### SOURCE MATERIAL
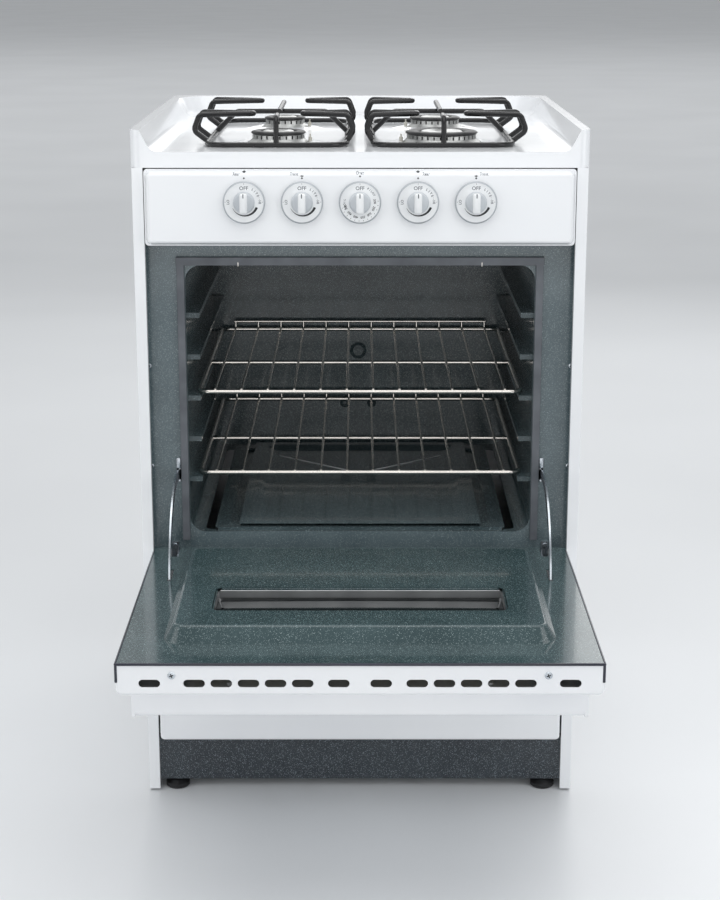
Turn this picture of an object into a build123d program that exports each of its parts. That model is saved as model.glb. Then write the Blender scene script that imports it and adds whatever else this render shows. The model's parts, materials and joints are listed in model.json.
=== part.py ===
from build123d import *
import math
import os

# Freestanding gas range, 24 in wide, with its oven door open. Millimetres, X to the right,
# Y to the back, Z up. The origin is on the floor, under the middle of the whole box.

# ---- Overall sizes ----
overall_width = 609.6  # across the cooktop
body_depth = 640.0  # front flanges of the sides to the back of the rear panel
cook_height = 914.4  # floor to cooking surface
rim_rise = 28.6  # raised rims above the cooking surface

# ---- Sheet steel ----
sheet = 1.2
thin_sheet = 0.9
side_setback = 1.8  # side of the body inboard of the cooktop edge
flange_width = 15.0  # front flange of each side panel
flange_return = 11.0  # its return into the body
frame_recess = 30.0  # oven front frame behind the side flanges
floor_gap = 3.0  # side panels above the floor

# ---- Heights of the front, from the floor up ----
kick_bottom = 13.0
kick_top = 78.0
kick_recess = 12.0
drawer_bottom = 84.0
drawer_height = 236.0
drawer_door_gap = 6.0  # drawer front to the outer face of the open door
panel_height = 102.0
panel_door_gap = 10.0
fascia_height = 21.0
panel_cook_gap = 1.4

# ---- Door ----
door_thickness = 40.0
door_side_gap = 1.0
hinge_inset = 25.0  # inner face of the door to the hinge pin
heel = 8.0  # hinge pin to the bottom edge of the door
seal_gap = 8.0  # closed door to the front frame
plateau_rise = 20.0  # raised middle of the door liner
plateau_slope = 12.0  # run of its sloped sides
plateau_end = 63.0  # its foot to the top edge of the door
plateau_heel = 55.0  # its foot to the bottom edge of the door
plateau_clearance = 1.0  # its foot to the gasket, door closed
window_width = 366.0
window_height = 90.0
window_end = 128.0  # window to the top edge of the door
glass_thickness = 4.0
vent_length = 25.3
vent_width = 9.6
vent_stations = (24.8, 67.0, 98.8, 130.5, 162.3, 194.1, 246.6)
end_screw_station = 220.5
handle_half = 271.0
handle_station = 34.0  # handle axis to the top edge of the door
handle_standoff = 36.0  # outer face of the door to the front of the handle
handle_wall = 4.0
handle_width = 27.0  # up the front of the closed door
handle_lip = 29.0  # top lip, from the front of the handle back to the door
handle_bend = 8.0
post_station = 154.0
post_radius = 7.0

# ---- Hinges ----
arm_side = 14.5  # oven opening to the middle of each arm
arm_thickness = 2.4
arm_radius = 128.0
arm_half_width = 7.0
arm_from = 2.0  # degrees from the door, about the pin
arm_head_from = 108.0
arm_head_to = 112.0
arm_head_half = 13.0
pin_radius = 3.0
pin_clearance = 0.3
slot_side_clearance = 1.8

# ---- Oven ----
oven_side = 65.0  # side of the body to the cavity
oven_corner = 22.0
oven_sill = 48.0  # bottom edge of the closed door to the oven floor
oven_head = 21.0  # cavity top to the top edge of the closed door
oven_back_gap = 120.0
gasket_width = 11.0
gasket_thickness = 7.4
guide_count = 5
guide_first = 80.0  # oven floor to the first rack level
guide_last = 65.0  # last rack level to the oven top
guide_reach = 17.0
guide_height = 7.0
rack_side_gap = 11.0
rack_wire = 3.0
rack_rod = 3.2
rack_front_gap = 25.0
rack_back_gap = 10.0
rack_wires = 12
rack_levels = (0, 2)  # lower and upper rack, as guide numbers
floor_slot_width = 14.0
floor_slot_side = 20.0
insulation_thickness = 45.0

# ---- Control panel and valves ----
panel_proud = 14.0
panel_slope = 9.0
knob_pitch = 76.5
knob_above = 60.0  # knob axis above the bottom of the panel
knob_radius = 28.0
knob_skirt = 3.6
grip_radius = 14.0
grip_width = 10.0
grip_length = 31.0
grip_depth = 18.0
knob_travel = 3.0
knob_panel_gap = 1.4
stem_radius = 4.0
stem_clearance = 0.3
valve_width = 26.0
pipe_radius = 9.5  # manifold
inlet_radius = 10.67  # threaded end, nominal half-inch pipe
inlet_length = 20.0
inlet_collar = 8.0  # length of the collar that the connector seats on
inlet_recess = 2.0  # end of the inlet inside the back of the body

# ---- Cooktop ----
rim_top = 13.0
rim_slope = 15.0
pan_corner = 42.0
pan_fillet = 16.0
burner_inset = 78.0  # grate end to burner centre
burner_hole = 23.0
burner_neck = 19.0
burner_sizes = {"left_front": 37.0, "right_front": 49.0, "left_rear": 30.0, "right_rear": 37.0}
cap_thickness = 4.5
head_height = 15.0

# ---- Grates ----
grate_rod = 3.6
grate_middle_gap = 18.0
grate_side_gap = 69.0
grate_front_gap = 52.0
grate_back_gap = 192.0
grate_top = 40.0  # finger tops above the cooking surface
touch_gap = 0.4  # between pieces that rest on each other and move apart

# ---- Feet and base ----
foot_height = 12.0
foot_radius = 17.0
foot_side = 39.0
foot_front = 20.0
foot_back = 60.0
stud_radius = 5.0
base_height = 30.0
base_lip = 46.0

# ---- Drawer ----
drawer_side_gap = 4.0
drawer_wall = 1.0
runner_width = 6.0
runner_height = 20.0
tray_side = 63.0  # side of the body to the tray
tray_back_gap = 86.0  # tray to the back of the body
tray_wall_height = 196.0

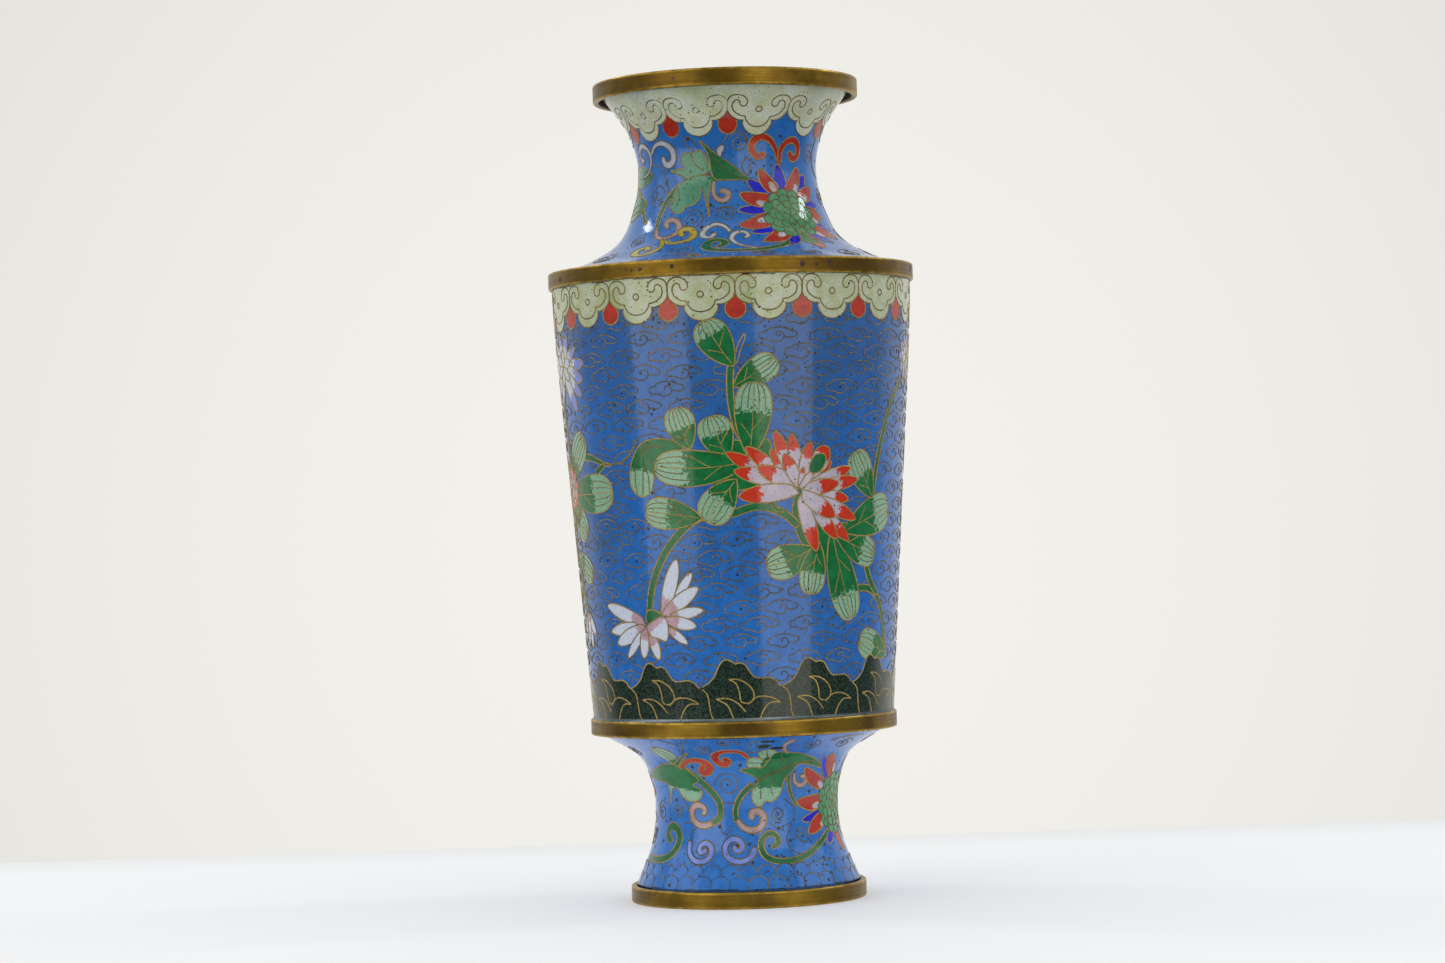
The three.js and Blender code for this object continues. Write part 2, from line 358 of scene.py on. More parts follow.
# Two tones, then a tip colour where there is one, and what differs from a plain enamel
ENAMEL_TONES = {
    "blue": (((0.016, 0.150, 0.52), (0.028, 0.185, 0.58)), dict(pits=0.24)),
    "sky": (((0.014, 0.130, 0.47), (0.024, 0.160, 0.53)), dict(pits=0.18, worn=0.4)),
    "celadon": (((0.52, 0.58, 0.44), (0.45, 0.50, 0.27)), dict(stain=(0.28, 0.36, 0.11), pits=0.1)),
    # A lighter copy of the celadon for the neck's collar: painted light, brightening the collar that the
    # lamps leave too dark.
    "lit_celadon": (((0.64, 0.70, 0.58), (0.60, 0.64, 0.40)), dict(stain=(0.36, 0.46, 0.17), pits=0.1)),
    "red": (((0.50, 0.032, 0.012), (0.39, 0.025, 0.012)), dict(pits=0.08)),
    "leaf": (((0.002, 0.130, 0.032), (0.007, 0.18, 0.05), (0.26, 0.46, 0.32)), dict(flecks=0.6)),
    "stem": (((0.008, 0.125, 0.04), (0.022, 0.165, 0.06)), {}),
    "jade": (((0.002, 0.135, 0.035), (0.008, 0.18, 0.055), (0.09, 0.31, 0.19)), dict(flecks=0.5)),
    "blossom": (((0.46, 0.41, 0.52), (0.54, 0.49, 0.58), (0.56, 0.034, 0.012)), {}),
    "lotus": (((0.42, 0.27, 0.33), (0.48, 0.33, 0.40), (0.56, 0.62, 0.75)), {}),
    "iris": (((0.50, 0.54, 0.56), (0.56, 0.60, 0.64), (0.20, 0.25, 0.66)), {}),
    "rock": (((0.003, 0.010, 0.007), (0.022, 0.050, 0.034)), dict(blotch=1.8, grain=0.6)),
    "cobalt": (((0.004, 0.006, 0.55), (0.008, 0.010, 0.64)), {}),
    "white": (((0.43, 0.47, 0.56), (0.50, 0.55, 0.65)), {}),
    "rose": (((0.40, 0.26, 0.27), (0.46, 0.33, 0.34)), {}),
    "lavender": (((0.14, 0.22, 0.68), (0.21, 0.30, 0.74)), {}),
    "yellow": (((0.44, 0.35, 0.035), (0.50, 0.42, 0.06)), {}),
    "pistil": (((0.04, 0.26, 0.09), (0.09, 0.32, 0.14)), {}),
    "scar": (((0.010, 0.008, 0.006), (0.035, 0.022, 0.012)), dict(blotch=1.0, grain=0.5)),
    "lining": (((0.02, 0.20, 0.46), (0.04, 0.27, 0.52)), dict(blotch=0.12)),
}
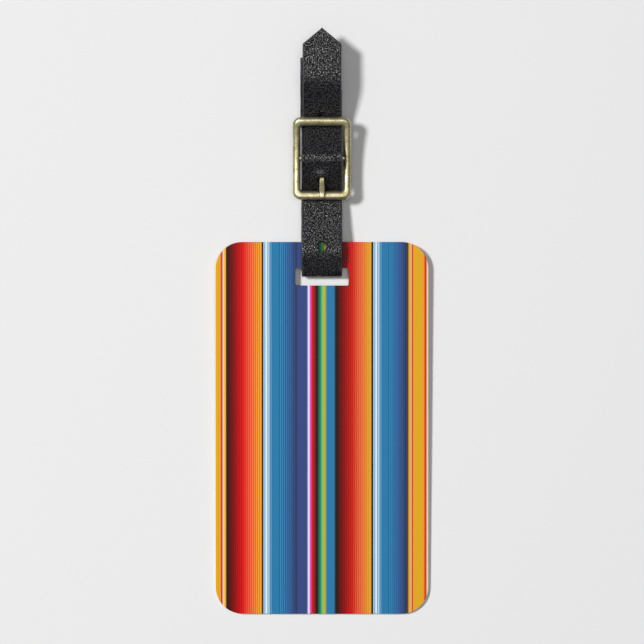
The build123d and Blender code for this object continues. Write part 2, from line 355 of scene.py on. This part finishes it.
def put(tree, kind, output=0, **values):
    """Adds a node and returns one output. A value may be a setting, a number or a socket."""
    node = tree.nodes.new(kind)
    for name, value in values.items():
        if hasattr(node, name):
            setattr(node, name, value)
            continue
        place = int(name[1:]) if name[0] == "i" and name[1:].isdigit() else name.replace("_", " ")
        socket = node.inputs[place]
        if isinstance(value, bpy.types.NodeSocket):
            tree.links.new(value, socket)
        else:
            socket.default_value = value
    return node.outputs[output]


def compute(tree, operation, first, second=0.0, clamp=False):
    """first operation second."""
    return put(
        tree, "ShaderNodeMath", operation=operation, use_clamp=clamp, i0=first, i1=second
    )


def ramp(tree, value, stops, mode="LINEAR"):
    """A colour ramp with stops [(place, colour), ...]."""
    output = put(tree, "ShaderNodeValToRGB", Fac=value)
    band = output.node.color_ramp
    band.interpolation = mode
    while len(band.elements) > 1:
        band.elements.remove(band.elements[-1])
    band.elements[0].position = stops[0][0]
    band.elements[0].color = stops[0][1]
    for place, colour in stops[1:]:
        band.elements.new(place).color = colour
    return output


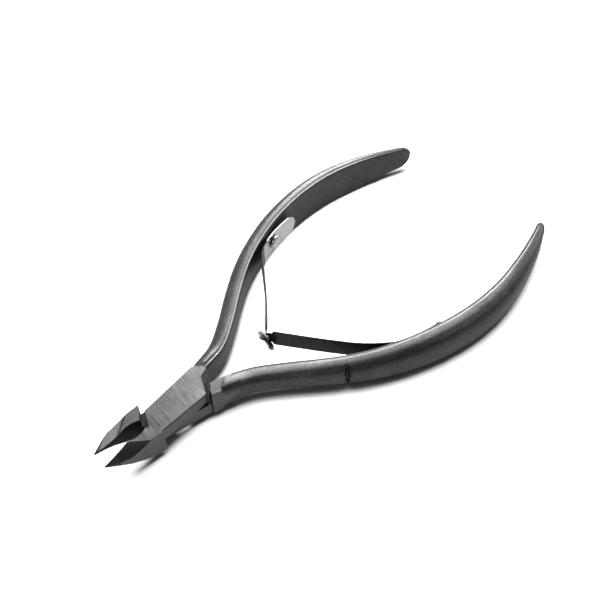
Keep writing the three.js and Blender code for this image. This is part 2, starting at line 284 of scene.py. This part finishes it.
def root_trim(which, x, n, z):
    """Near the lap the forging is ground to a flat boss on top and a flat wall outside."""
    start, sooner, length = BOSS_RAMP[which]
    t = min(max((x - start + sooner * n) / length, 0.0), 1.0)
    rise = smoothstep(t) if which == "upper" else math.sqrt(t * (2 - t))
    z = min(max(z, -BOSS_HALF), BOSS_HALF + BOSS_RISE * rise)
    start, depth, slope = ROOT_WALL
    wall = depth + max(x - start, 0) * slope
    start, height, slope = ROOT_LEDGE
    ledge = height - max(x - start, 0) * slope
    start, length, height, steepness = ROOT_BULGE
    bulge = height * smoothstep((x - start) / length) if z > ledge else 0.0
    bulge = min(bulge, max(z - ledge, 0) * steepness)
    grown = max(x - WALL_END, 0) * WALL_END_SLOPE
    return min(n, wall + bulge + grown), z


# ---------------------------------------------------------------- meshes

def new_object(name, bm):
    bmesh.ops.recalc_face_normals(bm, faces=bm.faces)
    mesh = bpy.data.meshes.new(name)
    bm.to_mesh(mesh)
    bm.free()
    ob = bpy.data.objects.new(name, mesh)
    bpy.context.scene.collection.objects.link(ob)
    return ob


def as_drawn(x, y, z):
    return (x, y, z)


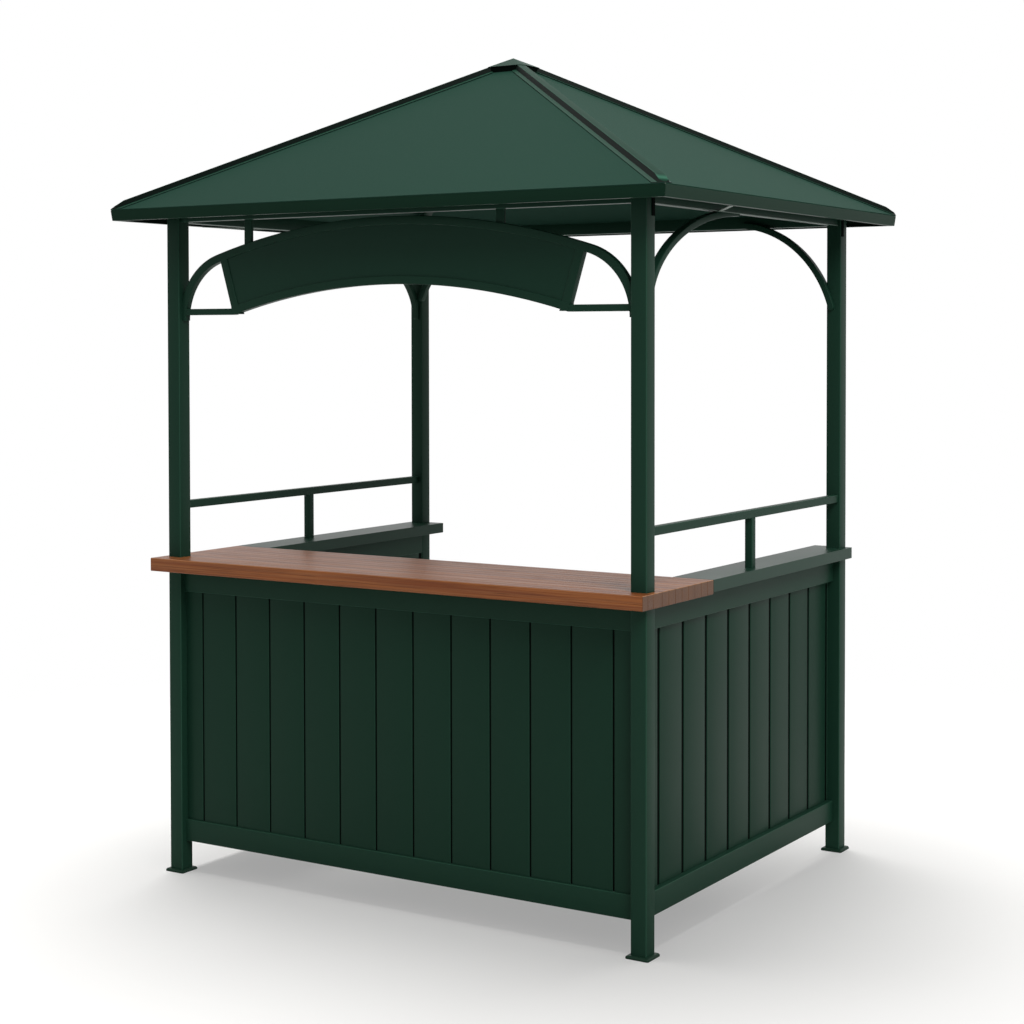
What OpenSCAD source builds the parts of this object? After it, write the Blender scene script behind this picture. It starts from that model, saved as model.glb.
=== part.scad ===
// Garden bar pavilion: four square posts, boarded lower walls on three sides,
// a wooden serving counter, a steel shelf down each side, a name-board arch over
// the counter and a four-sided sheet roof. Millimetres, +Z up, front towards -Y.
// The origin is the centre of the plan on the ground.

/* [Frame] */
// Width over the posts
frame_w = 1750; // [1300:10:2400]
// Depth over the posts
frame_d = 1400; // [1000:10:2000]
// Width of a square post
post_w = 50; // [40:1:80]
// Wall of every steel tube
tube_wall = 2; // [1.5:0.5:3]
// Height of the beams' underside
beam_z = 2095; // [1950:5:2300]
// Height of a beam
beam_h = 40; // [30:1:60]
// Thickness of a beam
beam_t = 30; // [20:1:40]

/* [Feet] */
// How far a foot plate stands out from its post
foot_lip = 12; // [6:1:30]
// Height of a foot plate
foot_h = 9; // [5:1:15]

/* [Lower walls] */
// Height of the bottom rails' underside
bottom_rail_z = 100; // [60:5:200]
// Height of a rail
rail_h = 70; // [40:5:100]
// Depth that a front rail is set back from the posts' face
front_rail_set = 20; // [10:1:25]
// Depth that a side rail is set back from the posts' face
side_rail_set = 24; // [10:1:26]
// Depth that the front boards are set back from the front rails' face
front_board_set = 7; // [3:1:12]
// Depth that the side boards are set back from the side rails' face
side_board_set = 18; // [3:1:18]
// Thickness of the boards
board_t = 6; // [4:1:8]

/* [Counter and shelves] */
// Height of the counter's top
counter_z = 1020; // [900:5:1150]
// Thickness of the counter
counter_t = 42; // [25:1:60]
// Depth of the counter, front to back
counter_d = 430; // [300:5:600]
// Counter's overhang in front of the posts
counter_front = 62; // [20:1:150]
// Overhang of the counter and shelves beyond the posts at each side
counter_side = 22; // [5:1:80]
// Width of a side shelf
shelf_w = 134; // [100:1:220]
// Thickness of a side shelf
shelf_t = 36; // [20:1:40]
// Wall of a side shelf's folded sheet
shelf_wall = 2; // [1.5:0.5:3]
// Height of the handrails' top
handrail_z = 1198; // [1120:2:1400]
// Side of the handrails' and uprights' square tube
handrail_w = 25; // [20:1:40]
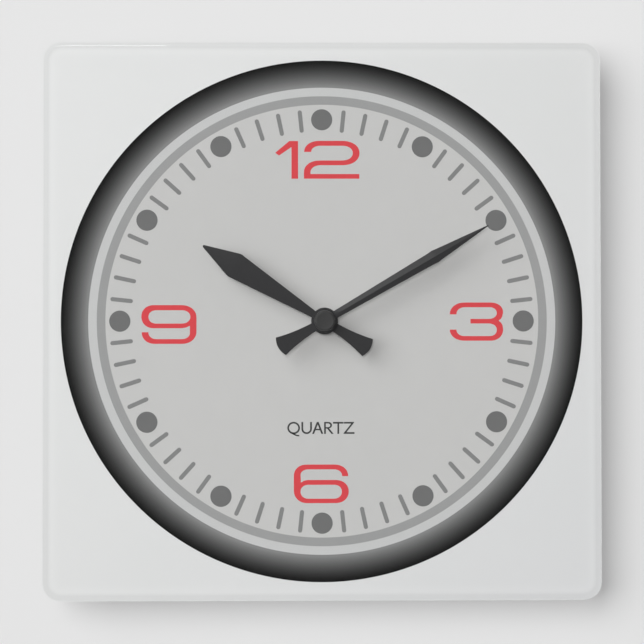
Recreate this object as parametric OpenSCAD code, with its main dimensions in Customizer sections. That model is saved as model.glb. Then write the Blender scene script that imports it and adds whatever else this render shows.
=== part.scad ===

### WRITTEN PROBLEM
Return only the exact lines from the opening of the records through the line that contains "panel_cook_gap = 1.4", both included.

### OUTPUT OF THE TASK
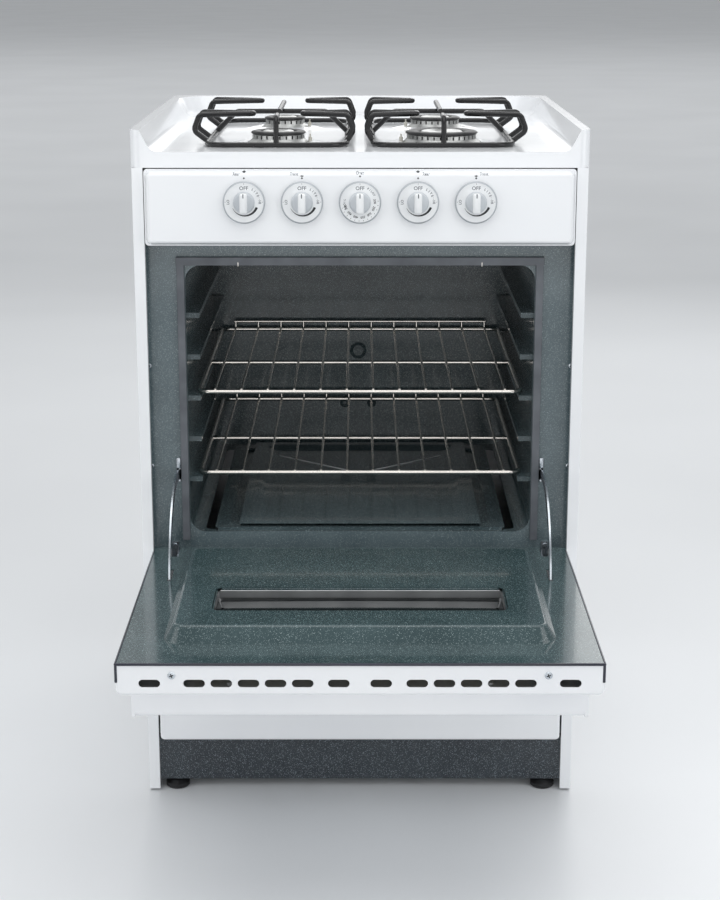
Turn this picture of an object into a build123d program that exports each of its parts. That model is saved as model.glb. Then write the Blender scene script that imports it and adds whatever else this render shows. The model's parts, materials and joints are listed in model.json.
=== part.py ===
from build123d import *
import math
import os

# Freestanding gas range, 24 in wide, with its oven door open. Millimetres, X to the right,
# Y to the back, Z up. The origin is on the floor, under the middle of the whole box.

# ---- Overall sizes ----
overall_width = 609.6  # across the cooktop
body_depth = 640.0  # front flanges of the sides to the back of the rear panel
cook_height = 914.4  # floor to cooking surface
rim_rise = 28.6  # raised rims above the cooking surface

# ---- Sheet steel ----
sheet = 1.2
thin_sheet = 0.9
side_setback = 1.8  # side of the body inboard of the cooktop edge
flange_width = 15.0  # front flange of each side panel
flange_return = 11.0  # its return into the body
frame_recess = 30.0  # oven front frame behind the side flanges
floor_gap = 3.0  # side panels above the floor

# ---- Heights of the front, from the floor up ----
kick_bottom = 13.0
kick_top = 78.0
kick_recess = 12.0
drawer_bottom = 84.0
drawer_height = 236.0
drawer_door_gap = 6.0  # drawer front to the outer face of the open door
panel_height = 102.0
panel_door_gap = 10.0
fascia_height = 21.0
panel_cook_gap = 1.4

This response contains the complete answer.